Far from wishing to return to punish Bumbireh, as Mr Landau claims, Stanley wanted to bring his main expedition – then camped on the southern shores of Lake Victoria – back to Buganda overland, and never again to go anywhere near the island. But the two paramount chiefs of the mainland territory opposite Bumbireh would not allow him to cross their land. This was not primarily due to his behaviour. Arab-Swahili slave traders had reached Lake Victoria twenty years earlier and had found African rulers (including Mutesa) willing to sell men and women to them. The atmosphere around the lake had subsequently become poisoned with suspicion between tribes and with hatred of strangers. Stanley therefore had to buy canoes to transport his main expedition across the lake. But the only vessels he could purchase were rotten, and started to sink in a storm soon after he had launched them. He abandoned his plan to cross the middle of the lake. Instead, he realised he would have to sail through the strait between Bumbireh and the shore, risking simultaneous attack by canoes from the island and from the shore.

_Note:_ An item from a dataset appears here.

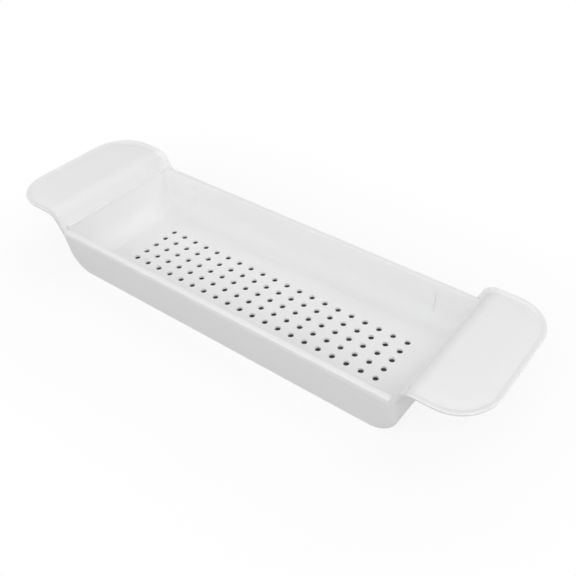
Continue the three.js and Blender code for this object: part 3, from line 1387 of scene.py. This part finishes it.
@dataclass
class Studio:
    """Pale floor with painted shade under the tray, white surroundings and soft lamps. Metres."""

    floor_size: float = 8.0
    floor_colour: Colour = (0.38, 0.38, 0.38, 1.0)
    covered: Triple = (0.222, 0.074, 0.0)
    edge_band: float = 0.016
    seen_colour: Colour = (0.9, 0.9, 0.9, 1.0)
    near_white: float = 0.86
    fade_band: float = 0.3
    # Painted shade: a dark floor colour under the tray, seen only through the drain holes.
    painted_shade_under_tray: Colour = (0.12, 0.12, 0.12, 1.0)
    room_light: float = 0.271
    lamps: tuple[SoftBox, ...] = (
        SoftBox("ceiling_light", (0.0, 0.0, 2.2), (3.2, 3.2), 1.15),
        SoftBox("overhead_soft_box", (0.0, 0.0, 1.8), (1.6, 1.2), 0.25),
        SoftBox("back_overhead_light", (0.0, 0.8, 1.9), (1.6, 1.0), 3.6),
        SoftBox("right_soft_box", (1.6, 0.0, 0.9), (1.2, 1.0), 0.3),
        SoftBox("low_right_light", (1.8, 0.0, 0.4), (1.0, 0.6), 6.0),
        SoftBox("left_soft_box", (-1.6, 0.0, 0.9), (1.2, 1.0), 2.4),
        SoftBox("front_soft_box", (0.0, -1.6, 0.9), (1.2, 1.0), 3.2),
        SoftBox("high_front_light", (0.0, -1.2, 1.6), (1.6, 1.2), 5.0),
        SoftBox("low_front_light", (0.0, -1.8, 0.35), (1.6, 0.6), 3.6),
        SoftBox("low_front_left_light", (-1.3, -1.3, 0.5), (1.0, 0.6), 0.8),
        SoftBox("low_front_right_light", (1.3, -1.3, 0.5), (1.0, 0.6), 0.85),
        SoftBox("front_right_light", (1.1, -0.9, 1.4), (1.0, 1.0), 5.4),
        SoftBox("front_left_light", (-1.1, -0.9, 1.4), (1.0, 1.0), 2.75),
        SoftBox("back_right_light", (1.1, 0.9, 1.4), (1.0, 1.0), 5.35),
        SoftBox("back_left_light", (-1.1, 0.9, 1.4), (1.0, 1.0), 1.6),
    )

    def seen(self, graph: ShaderGraph) -> Link:
        """One for what the camera sees, straight, in a gloss or through glass.

        Args:
            graph: The graph to add to.

        Returns:
            The value.
        """
        straight = graph.node("ShaderNodeLightPath", output="Is Camera Ray")
        gloss = graph.node("ShaderNodeLightPath", output="Is Glossy Ray")
        glass = graph.node("ShaderNodeLightPath", output="Is Transmission Ray")
        return graph.node(
            "ShaderNodeMath", {"operation": "ADD", "use_clamp": True}, {0: straight + gloss, 1: glass})

    def away(self, graph: ShaderGraph) -> Link:
        """How far a spot of the floor is from the tray's foot.

        Args:
            graph: The graph to add to.

        Returns:
            The distance.
        """
        place = graph.node("ShaderNodeTexCoord", output="Object")
        place = graph.node("ShaderNodeVectorMath", {"operation": "ABSOLUTE"}, {0: place})
        beyond = graph.node("ShaderNodeVectorMath", {"operation": "SUBTRACT"}, {0: place, 1: self.covered})
        beyond = graph.node("ShaderNodeVectorMath", {"operation": "MAXIMUM"}, {0: beyond})
        return graph.node("ShaderNodeVectorMath", {"operation": "LENGTH"}, {0: beyond}, output="Value")

    def floor(self) -> Piece:
        """The floor: white to the camera with the caddy's shadow on it, and painted dark under the tray, a
        painted shade that the holes show.

        Returns:
            The floor.
        """
        graph = ShaderGraph(bpy.data.materials.new("studio_floor"))
        away = self.away(graph)
        # Painted shade mask: nought under the tray's footprint, one clear of it; it also lets the white
        # backdrop in.
        clear = graph.node("ShaderNodeMapRange", {"interpolation_type": "SMOOTHSTEP"}, {
            "Value": away, "From Max": self.edge_band})
        far = graph.node("ShaderNodeMapRange", {"interpolation_type": "SMOOTHSTEP"}, {
            "Value": away, "From Min": self.edge_band, "From Max": self.fade_band})
        seen = self.seen(graph)
        # Painted shade: the floor colour is dark under the tray and plain outside it.
        colour = graph.mix(clear, self.painted_shade_under_tray, graph.mix(seen, self.floor_colour, self.seen_colour))
        plain = graph.node("ShaderNodeBsdfDiffuse", {}, {"Color": colour})
        white = graph.node("ShaderNodeEmission", {}, {"Color": WHITE, "Strength": 1.0})
        share = seen * (clear * self.near_white + far * (1 - self.near_white))
        mixed = graph.node("ShaderNodeMixShader", {}, {0: share, 1: plain, 2: white})
        half = self.floor_size / 2 / MM
        corners = np.array([(-half, -half, 0.0), (half, -half, 0.0), (half, half, 0.0), (-half, half, 0.0)])
        made = body("studio_floor", corners, [(0, 1, 2, 3)])
        made.data.materials.append(graph.finish(mixed))
        return made

    def surroundings(self) -> None:
        """The room: white to the camera, softly lit for the caddy."""
        graph = ShaderGraph(bpy.data.worlds.new("studio_room"))
        strength = self.seen(graph) * (1 - self.room_light) + self.room_light
        light = graph.node("ShaderNodeBackground", {}, {"Color": WHITE, "Strength": strength})
        bpy.context.scene.world = graph.finish(light, "ShaderNodeOutputWorld")

    def build(self) -> None:
        """Makes the studio."""
        bpy.context.scene.view_settings.view_transform = "Standard"
        self.surroundings()
        self.floor()
        for lamp in self.lamps:
            lamp.build()


def attach(piece: Piece, node: str) -> None:
    """Lets a piece stand for its CAD node.

    Args:
        piece: The piece.
        node: The CAD node.
    """
    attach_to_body(piece, "root")
    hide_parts(node)
    triangles = sum(len(face.vertices) - 2 for face in piece.data.polygons)
    LOG.info("%s stands for %s, %d triangles", piece.name, node, triangles)


def main() -> None:
    """Builds the camera, the studio and the caddy."""
    logging.basicConfig(level=logging.INFO, format="%(name)s: %(message)s")
    PhotoCamera().build()
    Studio().build()
    plastic = MouldedPlastic().material()
    rubber = SoftRubber().material()
    places = {"left_inner": -279.96, "left_outer": -317.1, "right_inner": 279.96, "right_outer": 317.1}
    tray = TrayMoulding()
    wing = Wing(tray.basin)
    grips = [GripStrip(f"{name}_grip_strip", place, wing) for name, place in places.items()]
    moulding = tray.build(wing, grips, plastic)
    moulding.name = "tray_moulding_finished"
    attach(moulding, "tray_moulding")
    for grip in grips:
        attach(grip.strip(rubber), grip.name)


if __name__ == "__main__":
    main()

In an attempt to neutralise the islanders, Stanley captured Bumbireh’s chief by a ruse and made his unopposed passage through the strait a condition for his release. But he also urgently needed to buy food for his expedition, which had been increased by a large contingent of Bugandans sent by their king to protect him. To see whether the islanders would be willing to allow him peaceful passage, Stanley and the Bugandans sent a delegation to Bumbireh to buy food. The islanders killed the delegation’s leader and severely wounded six other men, some of whom later died. Stanley was now persuaded that a pre-emptive attack on Bumbireh was needed if he and his men were to have any chance of passing through the strait unharmed. ‘We went into the heart of Africa self-invited,’ wrote Stanley, ‘therein lies our fault. But it was not so grave that our lives should be forfeited.’ After his attack on the island, Stanley prevented the Bugandans from landing and carrying out a general massacre. That Stanley really did prevent it is confirmed by his companion Frank Pocock in his diary.
Instead of mentioning any of these background facts (all of which are laid out with sources in my book), Landau chose instead to rely entirely on one of Stanley’s least reliable despatches to the New York Herald, which, like so much of his journalism, is full of exaggeration. By selecting such spiced up passages (written with newspaper sales in mind), and ignoring other sources, it is never hard to misrepresent Stanley.
Tim Jeal
London NW3
From Bernard Porter
I’ll leave the truth of the Bumbireh episode to others to determine. All I want to add is that both Tim Jeal and Paul Landau are mistaken in inferring that I was persuaded by the former’s defence of Stanley. Rereading the original article, I think it’s plain that I was generally sceptical of Jeal’s approach.